DESCRIPTION OF THE TASK:
Repeat exactly the lines of the listing below, please, starting with the first and ending with the line containing "mother, bractRows, bractTraits)"; leave out the rest.

SUPPLIED MATERIAL:
START

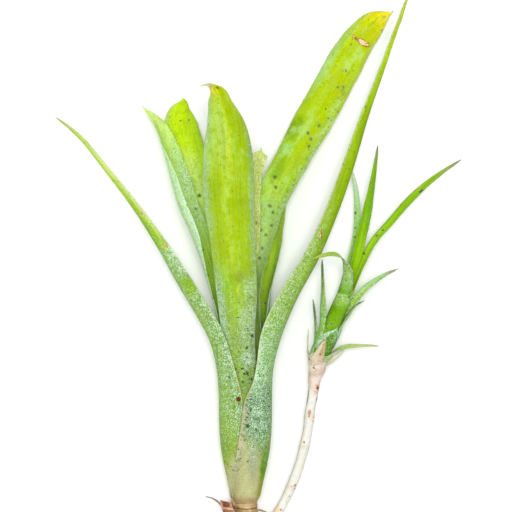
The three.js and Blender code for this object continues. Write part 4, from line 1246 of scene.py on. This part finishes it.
bractRows = [mother.sheathRow(*row) for row in (
    (-31.5, 4.9, 140, 34), (-29.5, 5.5, 144, 38), (-27.5, 6.8, 148, 36), (-25.8, 7.4, 150, 32),
    (-23.8, 7.6, 150, 26),
)]
bractTraits = dict(
    dryLook, seed=40, thickness=0.4, toothLength=0, stepAlong=0.15, tipLength=0.3, tipWidth=0.9, edgeHug=0,
    back="0 #a87050, 1 #a87050",
    face="0 #5c3020, 0.9 #74402c, 1 #d0a894",
    edge="#d8a890", edgeWidth=0.5, edgeAmount=0.7,
    washes=onBack(
        oval(-6.2, -27.6, 0.7, 1.6, 0, "#7c4028", soft=0.4),
        oval(-5.7, -25.0, 1.0, 1.1, 0, "#602c14", soft=0.3),
        oval(-4.9, -26.4, 0.3, 7.0, -4, "#e8c0a0", soft=0.3),
        oval(-7.2, -26.6, 0.35, 7.0, 92, "#dcac90", soft=0.4),
    ),
)
dressLeaf("stem_bract", "dry_scale", mother, bractRows, bractTraits)

runnerRows = [
    [4.6, -33.2, 5.6, 1.5], [8.1, -31.3, 5.6, 1.5], [11.0, -27.4, 5.9, 1.5], [13.8, -22.2, 6.2, 1.4],
    [16, -17.2, 6.5, 1.6], [18.4, -10, 7, 1.5], [19.6, -5.2, 7.2, 1.6], [20.6, 0.4, 7.5, 1.5],
    [21, 4.2, 7.6, 1.6], [21.6, 7.7, 7.8, 1.5], [22.2, 11.3, 7.9, 1.65], [22.65, 15.6, 8, 2.15],
    [23.4, 18.5, 8, 2.8], [*pup.at(0.4), 2.85], [*pup.at(5), 2.1], [*pup.at(9), 1.4], [*pup.at(14), 0.85],
    [*pup.at(21), 0.6],
]
runnerForm = {
    "nodes": (6.5, 17.4, 31.5, 41.0, 48.5),  # distances along the runner of its scale edges
    "scaleLength": 5.5,
    "scaleRise": 0.06,
    "steps": 420,
    "around": 48,
    "rustMarks": [
        (20.9, 4.2, 0.42, 1.8, 78), (19.1, -5.2, 0.16), (16.2, -19.2, 0.28), (15.2, -19.4, 0.14),
        (22.3, 2.6, 0.12), (21.9, 1.4, 0.1), (20.4, -11.6, 0.14), (11.8, -26.9, 0.3),
        (23.5, 12.1, 0.42, 1.7, 100), (23.2, 12.9, 0.16),
    ],
    "darkMarks": [
        (23.5, 12.0, 0.28, 1.5, 80), (22.4, 18.4, 0.16, 3.4, -52), (19.2, -5.4, 0.14, 2.4, 80),
        (16.3, -20.2, 0.22), (16.4, -18.9, 0.16), (13.5, -24.4, 0.1), (20.7, 3.0, 0.16, 2.0, 80),
        (20.9, 21.2, 0.25), (20.3, 8.8, 0.15, 11.0, 82), (23.2, 8.4, 0.12, 5.0, 80),
        (14.5, -22.6, 0.12, 2.0, 60), (25.6, 15.0, 0.12), (24.9, 16.4, 0.08), (24.1, 14.1, 0.08),
    ],
}
runnerLook = {
    "tones": "0.34 #e0d8c4, 0.44 #e0e0d4, 0.56 #e4e4dc, 0.68 #d8d8d4",
    "foot": "#e4c8a0",
    "footPlace": (9.0, 10.4),  # distances between which the tan foot ends
    "vein": "#ccc8bc",
    # painted shade: grey laid along both sides of the runner
    "side": "#9c988c",
    "speckle": "#b08c6c",
    "stains": ("#e0b88c", "#c8a894", "#d0b494", "#dcb078", "#c89c84"),  # one for each node
    "headPlace": 48.0,  # distance at which the pinkish head under the offset starts
    "head": "0.34 #c8ac9c, 0.46 #dcc8b8, 0.6 #e4d4c8, 0.75 #e8e0d0",
    "net": "#a07850",
    "rust": "#b87038",
    "dark": "#5c3418",
    "bump": 0.5,
    "bumpDepth": 0.15,
    "specular": leafLook["specular"],
}


def runnerSwell(s, angle):
    # each scale: a low step at its node that dies away along its length, with a wavy edge
    swell = 0.015 * np.sin(4 * angle + s * 0.5)
    length, rise = runnerForm["scaleLength"], runnerForm["scaleRise"]
    for node in runnerForm["nodes"]:
        t = (s - node - 0.35 * np.sin(angle + node) - 0.12 * np.sin(3 * angle + node)) / length
        swell = swell + rise * smoothStep(-0.05, 0.0, -t) * smoothStep(-1.0, 0.0, -np.abs(t))
    return swell


runnerTube = (runnerRows, runnerForm["steps"], runnerForm["around"], runnerSwell)
runner = tubesPiece("runner_tube", [runnerTube], runnerForm["rustMarks"], runnerForm["darkMarks"])


def runnerMaterial():
    bench = Bench("runner_skin")
    look = runnerLook
    angle, along, _ = bench.attribute("tubePlace")
    rust, dark, _ = bench.attribute("tubeMarks")
    vein = bench.noise(angle * 3.0, along * 0.12, 1.0)
    patch = bench.noise(angle * 0.6, along * 0.3, 4.0)
    grain = bench.noise(angle * 4.0, along * 3.0, 9.0)
    across = bench.maths("COSINE", angle)
    bench.colour = bench.ramp(patch, look["tones"])
    bench.paint(bench.fall(along + across * 1.6, *look["footPlace"]) * 0.75, look["foot"])
    bench.paint(bench.rise(vein, 0.55, 0.72) * 0.35, look["vein"])
    speckle = bench.noise(angle * 3.2, along * 2.6, 22.0, 2.0, 0.6)
    dashes = bench.noise(angle * 1.5, along * 0.5, 33.0)
    # painted shade: the runner greys towards its two sides as seen from above, broken by the dashes, with a
    # few more speckles there
    sides = bench.rise(abs(across) + (dashes - 0.5) * 0.3, 0.7, 1.0)
    bench.paint(sides * 0.3, look["side"])
    bench.paint(bench.rise(speckle + sides * 0.08, 0.64, 0.72) * 0.5, look["speckle"])
    for node, stain in zip(runnerForm["nodes"], look["stains"]):
        away = abs(along - node + (grain - 0.5) * 2.4 + (vein - 0.5) * 3.2)
        broken = bench.rise(vein + (grain - 0.5) * 0.6, 0.46, 0.6)
        bench.paint(bench.fall(away, 0.2, 1.2) * broken * 0.5, stain)
    start = along + across * 1.5 + (grain - 0.5) * 2.0
    head = bench.rise(start, look["headPlace"], look["headPlace"] + 1.5)
    bench.paint(head * 0.9, bench.ramp(patch + (grain - 0.5) * 0.6, look["head"]))
    net = bench.noise(angle * 2.0, along * 1.6, 15.0, 3.0, 0.7)
    bench.paint(bench.rise(net, 0.6, 0.68) * head * 0.6, look["net"])
    ragged = (grain - 0.5) * 0.9
    bench.paint(0.8 - bench.rise(rust + ragged, -0.1, 0.3) * 0.8, look["rust"])
    bench.paint(0.9 - bench.rise(dark + ragged * 0.5, -0.05, 0.12) * 0.9, look["dark"])
    return bench.finish(0.5, vein * 0.6 + grain * 0.4, look)


settle(runner, "runner_skin", runnerMaterial(), "runner")
print("stem, scale and runner made")


# Floor, light and camera, in metres

studio = {
    "floorSize": 6.0,
    "floorDrop": 0.00005,
    "floorColour": "#fcfcfc",
    "floorRoughness": 0.9,
    "world": 0.5,
    "keyPlace": (0.1, 0.15, 3.0),
    "keySize": 1.2,
    "keyWatts": 64.0,
    "fillPlace": (-0.8, 0.3, 1.2),
    "fillSize": 0.7,
    "fillWatts": 3.0,
}
half = studio["floorSize"] / 2
floorMesh = bpy.data.meshes.new("floor")
corners = ((-half, -half), (half, -half), (half, half), (-half, half))
floorMesh.from_pydata([(x, y, -studio["floorDrop"]) for x, y in corners], [], [[0, 1, 2, 3]])
floor = bpy.data.objects.new("floor", floorMesh)
bpy.context.scene.collection.objects.link(floor)
floorBench = Bench("floor_paper")
floorBench.colour = colourOf(studio["floorColour"])
floorMesh.materials.append(floorBench.finish(studio["floorRoughness"], 0.5, leafLook))

world = bpy.data.worlds.new("studio")
world.use_nodes = True
background = world.node_tree.nodes["Background"]
background.inputs["Color"].default_value = (1, 1, 1, 1)
background.inputs["Strength"].default_value = studio["world"]
bpy.context.scene.world = world


def areaLight(name, place, size, watts):
    data = bpy.data.lights.new(name, "AREA")
    data.size = size
    data.energy = watts
    light = bpy.data.objects.new(name, data)
    light.location = place
    toward = -np.array(place)
    light.rotation_euler = (np.arctan2(np.hypot(toward[0], toward[1]), -toward[2]), 0,
                            np.arctan2(toward[1], toward[0]) - np.pi / 2)
    bpy.context.scene.collection.objects.link(light)


areaLight("key", studio["keyPlace"], studio["keySize"], studio["keyWatts"])
areaLight("fill", studio["fillPlace"], studio["fillSize"], studio["fillWatts"])

view = {
    "height": 2.5,
    "middle": (0.00384, 0.05808),
    "widthAtFloor": 0.16384,
    "sensor": 36.0,
}
cameraData = bpy.data.cameras.new("camera")
cameraData.sensor_width = view["sensor"]
cameraData.lens = view["sensor"] * view["height"] / view["widthAtFloor"]
camera = bpy.data.objects.new("camera", cameraData)
camera.location = (*view["middle"], view["height"])
bpy.context.scene.collection.objects.link(camera)
bpy.context.scene.camera = camera
bpy.context.scene.view_settings.view_transform = "Standard"
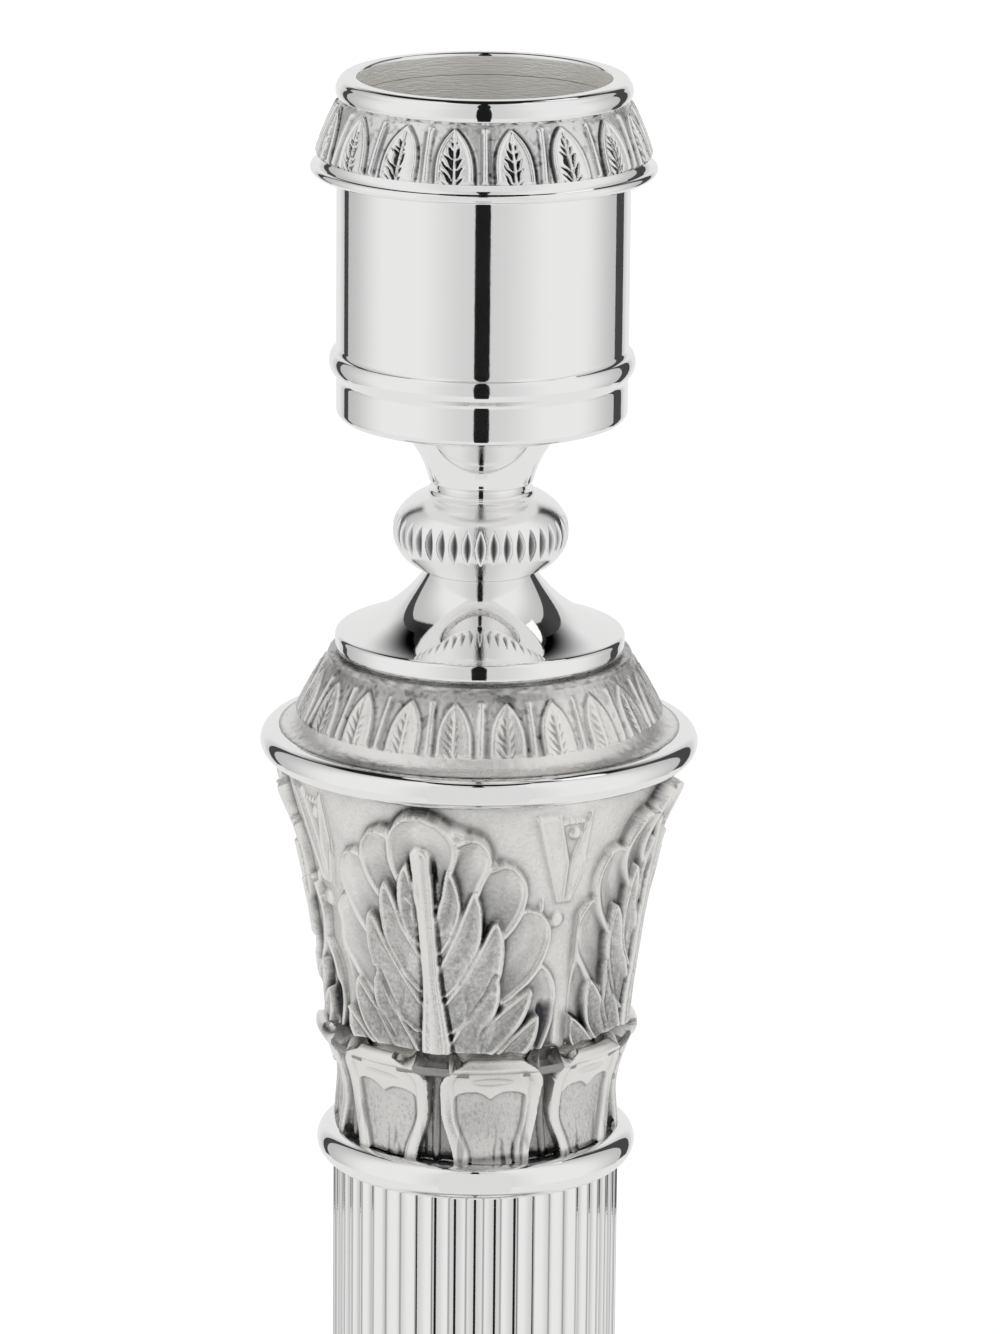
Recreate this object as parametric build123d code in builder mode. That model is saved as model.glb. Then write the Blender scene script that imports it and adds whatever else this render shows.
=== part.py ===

END

WRITTEN ANSWER:
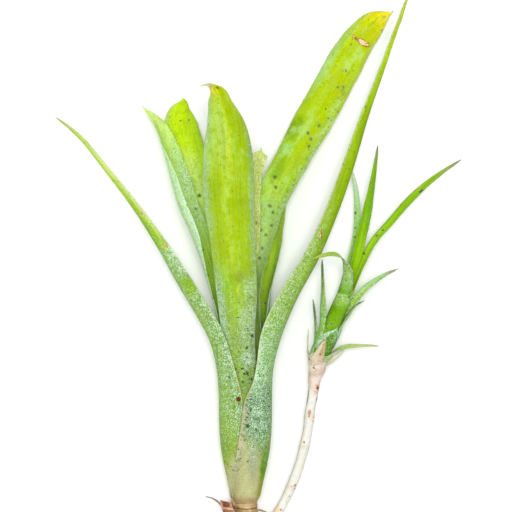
The three.js and Blender code for this object continues. Write part 4, from line 1246 of scene.py on. This part finishes it.
bractRows = [mother.sheathRow(*row) for row in (
    (-31.5, 4.9, 140, 34), (-29.5, 5.5, 144, 38), (-27.5, 6.8, 148, 36), (-25.8, 7.4, 150, 32),
    (-23.8, 7.6, 150, 26),
)]
bractTraits = dict(
    dryLook, seed=40, thickness=0.4, toothLength=0, stepAlong=0.15, tipLength=0.3, tipWidth=0.9, edgeHug=0,
    back="0 #a87050, 1 #a87050",
    face="0 #5c3020, 0.9 #74402c, 1 #d0a894",
    edge="#d8a890", edgeWidth=0.5, edgeAmount=0.7,
    washes=onBack(
        oval(-6.2, -27.6, 0.7, 1.6, 0, "#7c4028", soft=0.4),
        oval(-5.7, -25.0, 1.0, 1.1, 0, "#602c14", soft=0.3),
        oval(-4.9, -26.4, 0.3, 7.0, -4, "#e8c0a0", soft=0.3),
        oval(-7.2, -26.6, 0.35, 7.0, 92, "#dcac90", soft=0.4),
    ),
)
dressLeaf("stem_bract", "dry_scale", mother, bractRows, bractTraits)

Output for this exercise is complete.